## BEGIN
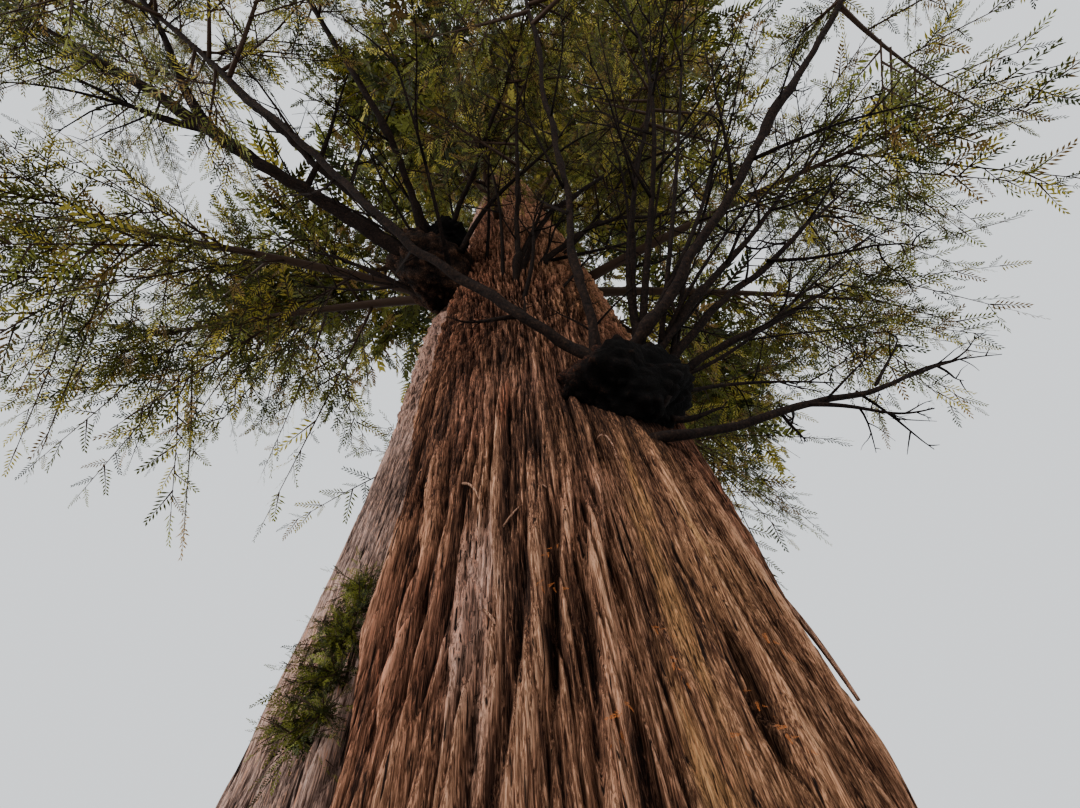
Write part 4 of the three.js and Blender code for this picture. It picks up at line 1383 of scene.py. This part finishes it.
def buildFoliage():
    twigs = sideTwigs()
    grown = fronds(twigs)
    print(f"twigs {len(twigs['owner'])}, fronds {len(grown['owner'])}")
    for region, here in (("near", ~farStem), ("far", farStem)):
        look = needles[region]
        ours = only(grown, here[grown["owner"]])
        nodes = [stemNames[k] for k in everyStem[here]]
        sprays = spraysOn(ours, look)
        tips = sprays["root"] + sprays["heading"] * sprays["length"][:, None]
        sprays = only(sprays, inOwnSpace(tips, sprays["owner"]))
        buildNeedles(region, sprays, look, nodes)
        buildTwigs(region, only(twigs, here[twigs["owner"]]), ours, everyStem[stems["onBole"] & here], nodes)
        buildSpines(region, sprays, nodes)


twigMaterial = plainMaterial("twig bark", (0.045, 0.026, 0.017), 0.2)
greenMaterials = {green: plainMaterial(f"{green} needles", colour, 0.3)
                  for green, (colour, share) in greens.items()}
buildFoliage()


# small things on the bole: hanging strips of bark, fallen brown sprays and a few green sprouts

scraps = {
    # lines of points in m, from where each strip or dead twig still holds to its free end
    "strips": [
        ((1.5, -0.8, 3.88), (1.555, -0.84, 3.6), (1.57, -0.86, 3.35), (1.575, -0.875, 3.04)),
        ((-0.5, -1.8, 4.02), (-0.42, -1.95, 3.98), (-0.33, -1.95, 3.84), (-0.31, -1.84, 3.68)),
        ((-0.28, -1.8, 3.5), (-0.22, -1.93, 3.52), (-0.13, -1.96, 3.63), (-0.09, -1.88, 3.74)),
        ((-0.03, -1.8, 3.95), (-0.01, -1.93, 3.88), (0.05, -1.93, 3.8), (0.06, -1.86, 3.84)),
        ((-0.36, -1.82, 3.1), (-0.3, -1.98, 3.06), (-0.22, -1.98, 2.94), (-0.2, -1.9, 2.86)),
        ((0.42, -1.78, 4.4), (0.44, -1.93, 4.36), (0.5, -1.93, 4.22), (0.5, -1.84, 4.1)),
    ],
    "stripRadius": (0.03, 0.011, 0.009, 0.009, 0.011, 0.009),
    "stripTip": 0.35,
    "stripSteps": 14,
    "stripSides": 6,
    # azimuth, height and turn from straight down of each fallen spray
    "sprays": [(-80.1, 2.82, 70), (-78.9, 2.7, 20), (-72.7, 2.57, 48), (-76.2, 2.41, 30), (-71.2, 2.44, 60),
               (-84.5, 2.52, -20), (-92.5, 3.05, 80), (-66.4, 2.9, 40), (-88.2, 3.3, -50)],
    "sprayLength": 0.13,
    "sprayLengths": (0.7, 1.3),        # shares of it
    "sprayOff": 0.07,          # m that it lies off the bole's mean surface, on the ridges
    "fallenLook": {"sprays": 5, "pairs": 9},   # what differs from the needles near the camera
    "fallenColour": (0.42, 0.15, 0.05),
    # azimuth and height where green sprouts leave the flank
    "sprouts": [(-125, 3.6), (-121, 3.5), (-119.5, 3.35), (-124, 3.35), (-127, 3.3), (-119, 3.15),
                (-122, 3.15), (-125.5, 3.1), (-118.5, 2.95), (-121.5, 2.95), (-124, 2.85), (-118, 2.78),
                (-121, 2.72)],
    "sproutFronds": 13,
    "sproutLength": 0.19,
    "sproutLengths": (0.6, 1.4),
    "sproutSunk": 0.05,
    "sproutBow": 0.02,
    "sproutTurn": (-90, 130),  # degrees from where it stands on the bole, by which fronds turn
    "sproutRise": (60, -70),
    "sproutLook": {"sprays": 10, "pairs": 7, "sprayShare": 0.34, "width": 0.08},
    "sproutGreens": ("dark", "mid"),
    "sproutStem": (0.003, 0.4),        # m of radius, share left at the tip
}


def onBark(azimuth, height):
    # places on the bole's mean surface
    return headingOf(azimuth, 0) * flutedRadius(azimuth, height)[..., None] + height[..., None] * upward


def bowed(corners, steps):
    # a cubic Bezier curve through the first and last of four points, drawn toward the two between
    t = np.linspace(0, 1, steps)[:, None]
    first, second, third, last = np.array(corners)
    return ((1 - t) ** 3 * first + 3 * (1 - t) ** 2 * t * second + 3 * (1 - t) * t ** 2 * third
            + t ** 3 * last)


def buildStrips(material):
    steps = scraps["stripSteps"]
    paths = np.stack([bowed(corners, steps) for corners in scraps["strips"]])
    radius = tapering(scraps["stripRadius"], scraps["stripTip"], steps)
    points, faces, uv = joined([tubes(paths, radius, scraps["stripSides"])])
    meshPiece("bark_strips", points, faces, material, values=evenBark(0.8, pale=0.3), uv=uv)


def buildFallen():
    # fronds that lie flat on the bark, each turned from straight down by its own angle
    azimuth, height, turn = np.array(scraps["sprays"], dtype=float).T
    seed = np.arange(len(azimuth)) + 0.7
    outward, along = headingOf(azimuth, 0), headingOf(azimuth + 90, 0)
    turn = np.radians(turn)[:, None]
    down = along * np.sin(turn) - upward * np.cos(turn)
    fallen = {"owner": seed, "seed": seed, "root": onBark(azimuth, height) + outward * scraps["sprayOff"],
              "heading": down, "across": np.cross(outward, down),
              "length": scraps["sprayLength"] * between(scraps["sprayLengths"], chance(seed, 1))}
    look = {**needles["near"], **scraps["fallenLook"]}
    brown = plainMaterial("fallen needles", scraps["fallenColour"], 0.2)
    needlePiece("fallen_sprays", spraysOn(fallen, look), look, brown)


def buildSprouts():
    # tufts of short fronds that point every way off the bark
    azimuth, height = np.repeat(np.array(scraps["sprouts"], dtype=float), scraps["sproutFronds"], axis=0).T
    seed = np.arange(len(azimuth)) + 0.4
    heading = headingOf(azimuth + between(scraps["sproutTurn"], chance(seed, 2)),
                        between(scraps["sproutRise"], chance(seed, 3)))
    root = onBark(azimuth, height) - heading * scraps["sproutSunk"]
    length = scraps["sproutLength"] * between(scraps["sproutLengths"], chance(seed, 4))
    sprouts = {"owner": seed, "seed": seed, "root": root, "heading": heading,
               "across": unit(np.cross(upward, heading)), "length": length}
    look = {**needles["near"], **scraps["sproutLook"]}
    sprays = spraysOn(sprouts, look)
    for number, green in enumerate(scraps["sproutGreens"]):
        part = only(sprays, slice(number, None, len(scraps["sproutGreens"])))
        needlePiece(f"sprout_needles_{green}", part, look, greenMaterials[green])
    steps, sides = 4, 4
    paths = sagged(root, root + heading * length[:, None], scraps["sproutBow"], steps)
    thick, tipShare = scraps["sproutStem"]
    radius = tapering(np.full(len(paths), thick), tipShare, steps)
    points, faces, uv = joined([tubes(paths, radius, sides)])
    meshPiece("sprout_stems", points, faces, twigMaterial, uv=uv)


buildStrips(trunkMaterial)
buildFallen()
buildSprouts()
print(f"scraps: {len(scraps['strips'])} strips, {len(scraps['sprays'])} fallen sprays, "
      f"{len(scraps['sprouts'])} sprouts")


# floor, light and camera

studio = {
    "floor": 400.0,            # m of model across
    "sky": (0.86, 0.89, 0.92),
    "skyStrength": 1.0,
    # place and what it aims at in m of model, size across, power and colour
    "lamps": {"key": ((-22, -14, 9), (0, 0, 4), 12, 5000, (1, 0.97, 0.93)),
              "fill": ((12, -22, 12), (0, 0, 6), 14, 2600, (1, 0.95, 0.88))},
    "cameraAt": (0.0, -3.7, 1.6),      # life metres
    "azimuth": 87.7,
    "rise": 60.6,
    "roll": -8.16,
    "lens": 16.67,
}


def areaLight(name, place, aim, size, power, colour):
    lamp = bpy.data.lights.new(name, "AREA")
    lamp.shape = "DISK"
    lamp.size = size
    lamp.energy = power
    lamp.color = colour
    setAxes(linked(name, lamp), np.array(place, float), unit(np.array(aim, float) - place), 0)


def setAxes(holder, place, forward, roll):
    # an object that looks along forward, level but for its roll in degrees
    right = unit(np.cross(forward, upward))
    right = turned(right, forward, np.radians(-roll))
    matrix = np.eye(4)
    matrix[:3, 0] = right
    matrix[:3, 1] = np.cross(right, forward)
    matrix[:3, 2] = -forward
    matrix[:3, 3] = place
    holder.matrix_world = matrix.T


def buildStudio():
    world = bpy.data.worlds.new("studio")
    world.use_nodes = True
    background = world.node_tree.nodes["Background"]
    background.inputs["Color"].default_value = (*studio["sky"], 1)
    background.inputs["Strength"].default_value = studio["skyStrength"]
    bpy.context.scene.world = world
    bpy.context.scene.view_settings.look = "AgX - Medium High Contrast"
    half = studio["floor"] / 2
    mesh = bpy.data.meshes.new("floor")
    corners = [(-half, -half, 0), (half, -half, 0), (half, half, 0), (-half, half, 0)]
    mesh.from_pydata(corners, [], [(0, 1, 2, 3)])
    mesh.materials.append(plainMaterial("pale floor", (0.7, 0.7, 0.69), 0.3))
    floor = linked("floor", mesh)
    for name, lamp in studio["lamps"].items():
        areaLight(name, *lamp)
    camera = linked("camera", bpy.data.cameras.new("camera"))
    camera.data.lens = studio["lens"]
    camera.data.clip_end = 500
    forward = headingOf(studio["azimuth"], studio["rise"])
    setAxes(camera, np.array(studio["cameraAt"]) * perLife, forward, studio["roll"])
    bpy.context.scene.camera = camera


buildStudio()
print("studio: floor, world, 2 lamps and the camera")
## END
*THE PROBLEM:*
In the listing above, please print only the lines from the first one to the line where "# small things" appears, exactly as written, both of those lines included.

*SOLUTION FOR THIS TASK:*
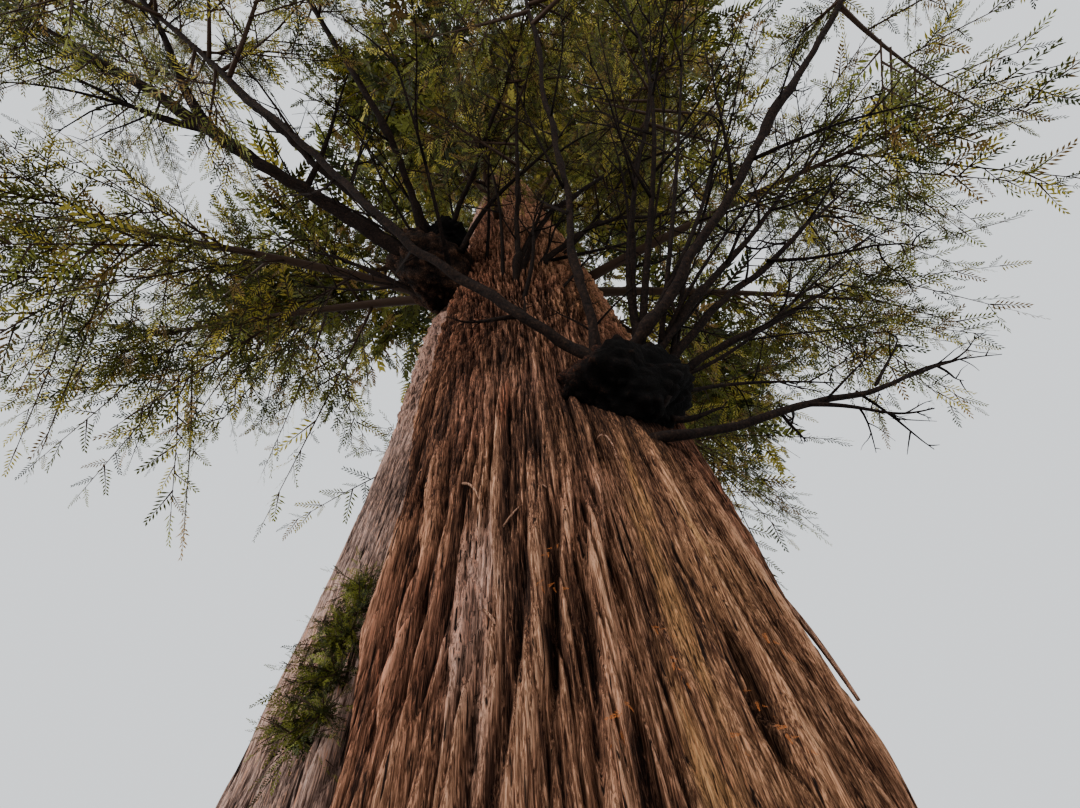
Write part 4 of the three.js and Blender code for this picture. It picks up at line 1383 of scene.py. This part finishes it.
def buildFoliage():
    twigs = sideTwigs()
    grown = fronds(twigs)
    print(f"twigs {len(twigs['owner'])}, fronds {len(grown['owner'])}")
    for region, here in (("near", ~farStem), ("far", farStem)):
        look = needles[region]
        ours = only(grown, here[grown["owner"]])
        nodes = [stemNames[k] for k in everyStem[here]]
        sprays = spraysOn(ours, look)
        tips = sprays["root"] + sprays["heading"] * sprays["length"][:, None]
        sprays = only(sprays, inOwnSpace(tips, sprays["owner"]))
        buildNeedles(region, sprays, look, nodes)
        buildTwigs(region, only(twigs, here[twigs["owner"]]), ours, everyStem[stems["onBole"] & here], nodes)
        buildSpines(region, sprays, nodes)


twigMaterial = plainMaterial("twig bark", (0.045, 0.026, 0.017), 0.2)
greenMaterials = {green: plainMaterial(f"{green} needles", colour, 0.3)
                  for green, (colour, share) in greens.items()}
buildFoliage()


# small things on the bole: hanging strips of bark, fallen brown sprays and a few green sprouts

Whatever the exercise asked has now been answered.